Kris King, (right) who was acquired with Tie Domi in 1992 and served as the Jets’ captain in 1995-96, scored late in the third period to break Guy Hebert’s shutout bid.

Would knows how far the Jets would have gone if they’d have faced the Maple Leafs, who they’d gone 3-2-1 against in the regular season? A Stanley Cup perhaps wasn’t in the cards, but the Jets may have given their fans at least a few more games to enjoy.

In the playoff series between the Jets and Red Wings, the underdogs gave the class of the Western Conference more of a fight than they were expected to. They pushed the series to six games but fell 4-1 on April 28 to lose the series 4 games to 2.

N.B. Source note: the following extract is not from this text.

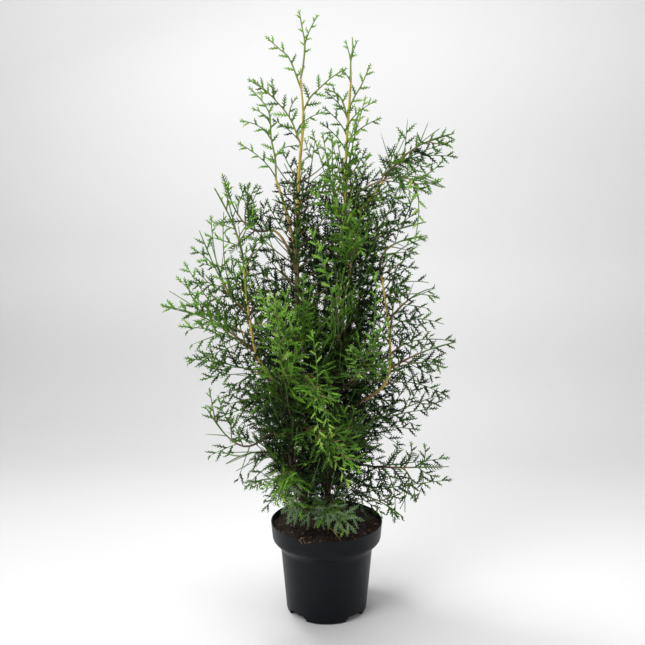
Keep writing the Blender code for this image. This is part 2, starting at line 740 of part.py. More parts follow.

A Long Wait for Another Big-League Regular Season Game

The sale to Gluckstern and Colangelo’s group was finalized on July 1 and many of the players who’d cut their teeth in frigid Winnipeg undoubtedly enjoyed the warmer locale. However, the Coyotes did not — and still have not — enjoyed much success.

While the IHL, and later the AHL’s, Manitoba Moose served Winnipeggers’ hockey desires with aplomb in the decade and a half that followed and carved out a winning tradition, for many in and around the city, it was “big-league or bust.”

Those fans had to wait a total of 5656 days between the Jets 1.0’s last regular season games and the Jets 2.0’s first. On Oct. 9, 2011, the new squad, purchased by True North Sports & Entertainment from the Atlanta Spirit LLC in May, took to the MTS Centre ice for their inaugural regular season game against the Montreal Canadiens.

Jets fans had to wait nearly 6,000 days between regular season contests. Here, they celebrate at Portage and Main in 2011 after True North announced they’d purchased the Thrashers. (Greg Gallinger/Flickr)

History shows the visitors took the contest 5-1, but the score was secondary to the fact a new era of hockey had just begun.